Privacy Value Analysis
In the digital economy, "free" is rarely a price point; it is a business model. Most mainstream software providers subsidize their free tiers by harvesting user metadata to fuel advertising engines. For a professional handling intellectual property or sensitive client data, this hidden cost manifests as a lack of true confidentiality and legal exposure under regulations like GDPR or HIPAA.
The average cost of a data breach in the United States reached 10.22 million dollars in 2025 according to IBM. While an individual may not face an eight-figure loss, identity fraud cost consumers 27.2 billion dollars in 2024 alone. Encrypted software acts as a specialized insurance policy against these escalating financial and reputational risks.

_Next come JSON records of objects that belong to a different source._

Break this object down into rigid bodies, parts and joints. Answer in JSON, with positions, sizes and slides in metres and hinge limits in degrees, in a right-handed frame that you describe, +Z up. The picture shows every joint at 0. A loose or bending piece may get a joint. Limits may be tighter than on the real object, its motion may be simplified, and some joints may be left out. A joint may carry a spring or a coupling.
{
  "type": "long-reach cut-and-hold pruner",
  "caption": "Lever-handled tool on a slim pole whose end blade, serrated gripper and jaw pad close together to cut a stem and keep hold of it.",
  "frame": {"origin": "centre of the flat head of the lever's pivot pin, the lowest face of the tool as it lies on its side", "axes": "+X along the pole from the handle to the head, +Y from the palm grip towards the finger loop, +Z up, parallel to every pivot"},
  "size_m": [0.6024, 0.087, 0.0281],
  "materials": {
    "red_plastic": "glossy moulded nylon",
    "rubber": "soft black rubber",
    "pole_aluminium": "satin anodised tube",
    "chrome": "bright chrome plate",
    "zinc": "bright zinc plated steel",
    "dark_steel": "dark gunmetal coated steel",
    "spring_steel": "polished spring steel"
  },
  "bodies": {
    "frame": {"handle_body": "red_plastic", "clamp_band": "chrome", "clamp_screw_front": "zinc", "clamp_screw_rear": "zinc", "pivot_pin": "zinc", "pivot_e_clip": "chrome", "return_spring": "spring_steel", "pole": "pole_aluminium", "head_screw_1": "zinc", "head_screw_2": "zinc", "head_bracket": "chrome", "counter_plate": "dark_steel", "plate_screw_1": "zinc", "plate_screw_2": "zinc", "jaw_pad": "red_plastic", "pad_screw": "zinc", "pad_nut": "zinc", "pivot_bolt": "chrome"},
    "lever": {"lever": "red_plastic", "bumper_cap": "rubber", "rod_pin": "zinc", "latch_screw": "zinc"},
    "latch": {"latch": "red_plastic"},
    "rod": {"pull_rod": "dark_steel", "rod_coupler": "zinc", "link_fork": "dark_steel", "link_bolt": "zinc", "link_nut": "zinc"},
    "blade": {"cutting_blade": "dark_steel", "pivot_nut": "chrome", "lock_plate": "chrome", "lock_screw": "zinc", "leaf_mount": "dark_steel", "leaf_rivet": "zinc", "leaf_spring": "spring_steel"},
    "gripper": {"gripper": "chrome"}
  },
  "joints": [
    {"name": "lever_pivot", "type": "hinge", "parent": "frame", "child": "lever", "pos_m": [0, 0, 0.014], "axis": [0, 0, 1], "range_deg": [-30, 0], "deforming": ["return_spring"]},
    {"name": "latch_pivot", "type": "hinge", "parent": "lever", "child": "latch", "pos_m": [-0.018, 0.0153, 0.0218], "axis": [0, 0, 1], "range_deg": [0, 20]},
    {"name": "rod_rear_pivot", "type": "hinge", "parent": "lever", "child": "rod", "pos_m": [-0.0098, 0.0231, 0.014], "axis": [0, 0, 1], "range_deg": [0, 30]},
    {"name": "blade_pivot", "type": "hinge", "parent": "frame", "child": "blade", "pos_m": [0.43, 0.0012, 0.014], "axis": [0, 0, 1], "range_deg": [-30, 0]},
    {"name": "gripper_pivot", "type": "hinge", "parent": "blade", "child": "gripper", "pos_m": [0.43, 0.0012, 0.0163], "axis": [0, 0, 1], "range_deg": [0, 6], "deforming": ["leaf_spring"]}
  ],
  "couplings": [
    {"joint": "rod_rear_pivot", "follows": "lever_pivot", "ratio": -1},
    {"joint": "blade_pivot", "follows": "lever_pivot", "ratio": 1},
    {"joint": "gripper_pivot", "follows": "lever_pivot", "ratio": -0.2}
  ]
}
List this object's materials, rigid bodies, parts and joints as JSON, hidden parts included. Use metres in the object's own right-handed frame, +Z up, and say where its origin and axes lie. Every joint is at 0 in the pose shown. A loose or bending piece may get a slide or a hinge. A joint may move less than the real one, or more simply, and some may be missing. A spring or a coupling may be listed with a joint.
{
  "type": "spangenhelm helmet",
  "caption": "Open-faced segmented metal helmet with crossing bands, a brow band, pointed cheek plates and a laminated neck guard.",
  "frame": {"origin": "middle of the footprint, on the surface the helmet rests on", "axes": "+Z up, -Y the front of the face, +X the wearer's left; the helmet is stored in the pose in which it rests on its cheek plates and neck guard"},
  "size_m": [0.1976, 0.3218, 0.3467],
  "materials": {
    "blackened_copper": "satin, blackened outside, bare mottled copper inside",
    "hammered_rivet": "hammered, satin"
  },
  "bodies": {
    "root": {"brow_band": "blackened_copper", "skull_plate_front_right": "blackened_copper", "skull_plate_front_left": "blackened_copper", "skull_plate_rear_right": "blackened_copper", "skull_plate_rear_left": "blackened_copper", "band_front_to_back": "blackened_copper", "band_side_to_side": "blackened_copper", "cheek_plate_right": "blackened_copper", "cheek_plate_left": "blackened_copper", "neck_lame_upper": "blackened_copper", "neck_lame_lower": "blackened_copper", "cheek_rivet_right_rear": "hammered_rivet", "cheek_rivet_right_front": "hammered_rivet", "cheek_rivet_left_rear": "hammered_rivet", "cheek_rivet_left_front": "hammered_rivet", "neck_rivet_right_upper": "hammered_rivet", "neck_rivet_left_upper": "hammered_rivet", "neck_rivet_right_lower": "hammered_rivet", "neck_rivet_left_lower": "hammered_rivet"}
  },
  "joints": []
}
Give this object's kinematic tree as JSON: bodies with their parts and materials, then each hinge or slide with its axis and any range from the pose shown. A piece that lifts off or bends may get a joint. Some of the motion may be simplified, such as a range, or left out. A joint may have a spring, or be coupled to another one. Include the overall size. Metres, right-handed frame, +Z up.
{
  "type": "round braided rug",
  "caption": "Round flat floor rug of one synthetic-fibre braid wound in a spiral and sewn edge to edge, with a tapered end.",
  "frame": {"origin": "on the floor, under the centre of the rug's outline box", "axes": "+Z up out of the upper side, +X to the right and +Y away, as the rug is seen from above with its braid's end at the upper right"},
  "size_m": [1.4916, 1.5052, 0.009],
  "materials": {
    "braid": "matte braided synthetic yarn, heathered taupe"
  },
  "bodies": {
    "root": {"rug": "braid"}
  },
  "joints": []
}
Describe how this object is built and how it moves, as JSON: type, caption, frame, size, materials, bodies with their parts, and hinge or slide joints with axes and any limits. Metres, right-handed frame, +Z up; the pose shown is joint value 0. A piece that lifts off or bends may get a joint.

Choosing premium encryption—such as paying for a Proton Mail Business plan or a Tresorit cloud subscription—moves your data from a "best effort" security environment to a "zero-knowledge" architecture. This technical distinction ensures that not even the service provider can access your files, providing a level of sovereignty that free, ad-supported tools fundamentally cannot offer.
The Hidden Free Cost
The primary pitfall of free security software is the lack of accountability. When a free VPN or "secure" chat app suffers a vulnerability, the user has zero recourse. There are no Service Level Agreements (SLAs), no dedicated support teams, and often no transparent third-party audits. In many cases, these apps are "black boxes" that may even contain backdoors for data monetization.
Users often mistake AES-128 encryption—a common standard in free tools—for total security. While the algorithm itself is robust, the implementation is where free tools fail. Weak key management, lack of multi-factor authentication (MFA) integration, and infrequent update cycles create "soft" targets for modern phishing and social engineering attacks.
Furthermore, free tools often lack cross-platform synchronization and administrative controls. For a growing team, the "cost" of using free software is paid in lost productivity as employees struggle with clunky interfaces or manually managing encryption keys across different devices. This friction often leads to "shadow IT," where staff bypass secure protocols for the sake of speed.
Strategic Privacy Logic
Zero-Knowledge Hosting
Paid services like SpiderOak or Internxt utilize zero-knowledge encryption, where the decryption keys never leave your local device. In practice, this means if the provider’s servers are subpoenaed or hacked, the data remains unreadable. This architectural choice is expensive to maintain, which is why it is rarely found in truly free, unlimited tiers.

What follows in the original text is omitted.